We ploughed up the hill, straight for the Unconquerables, as these were some bits of rock Kyle was eager to scale.  When we landed it was a bit cold, so I spied a route I vaguely recalled looking at last time, and decided that the cold would be useful for the boulder start.  Curving Buttress Direct, the start required magic and friction of grit, then an airy walk to the ledge, then a hard and scary mantle in the ever classic “Flat” style of Peak.  After returning to the ground Kyle began the Right Unconquerable while Rooney saught the right hand variation of Curving Buttress.  I guided the all other parties on to some reliable routes on Jammy wall (interestingly only one route has any jamming).  As this happened we saw Kyle survive the ordeal of his route, and were happy he didn’t die.

We made sure the anchors were of a high standard, and I even got to teach anchors that required gear, not just a big sling over a boulder.  I was pleased to see that all the inexperienced lot; Kenny, Niall, Ciaran, Stephan and McNamara made a generally good showing of themselves, all eager to learn and progress.  Well done lads, we shall make Whillans and Browns of you all yet.  At this stage, I must admit the day is a blur but for a couple more events.  Rooney found a quickdraw in the chimney but was too fat/had tiny T-rex arms and could not retrieve it.  As he went to get a stick, I raced into action.  Laughing with evil intent, knowing full well that finders are well known to be keepers, I slithered deep into the recess and was able to grab the crag booty with ease (feeling bad later I traded it to him for a pint).  After this a very strong Andrew Woods sped up the Right Unconquerable with ease, though the noises would say different.  As I seconded I admired the good gear, and confidence to leave such large gaps between pieces.

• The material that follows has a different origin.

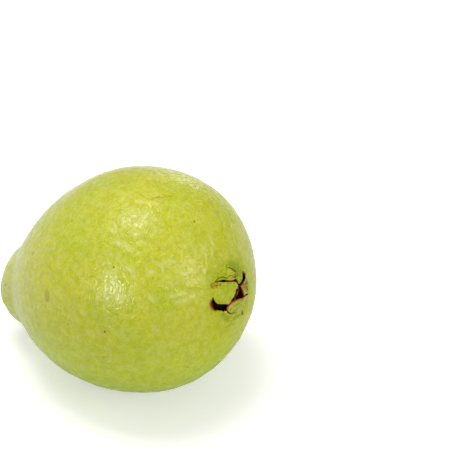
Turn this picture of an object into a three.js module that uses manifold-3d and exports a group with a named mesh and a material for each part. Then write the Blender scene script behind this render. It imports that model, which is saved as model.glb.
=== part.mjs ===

Now round the corner was one of the routes on my list, a memorable one to be sure, called Telli.  A beautiful piece of rock, and I do in fact mean that.  A blank looking slab, stained darker down the center, dotted with small pebbles, just enough to make the moves possible.  There is a break at half height for good gear, and a fun slab crux above that to the top.  I placed the biggest cam I have (that’s right the DMM size 6, BD size 4) in the bottom break, then headed up the slab to the break.  I made a small fallout shelter of two yellow cams, and two red cams.  After calming myself a bit I got two horizontal jams in the break and threw my foot high into it, and performed a beastly rockover to stand.  “Well I can’t get down now”, I remember thinking very quietly in my head.  Now I pinched the two pebbles either side of me, stood on the one just above the break and stood just enough to reach the bad crimp on the left.  Standing improbably further up, I reached the good crimp, and stopped freaking out inside my head, as I reached to the top and rocked-over on the top to safety.

As we headed to the shop to celebrate, the crafty Rooney, now wearing fake mustache, was again rejected by the shop assistants.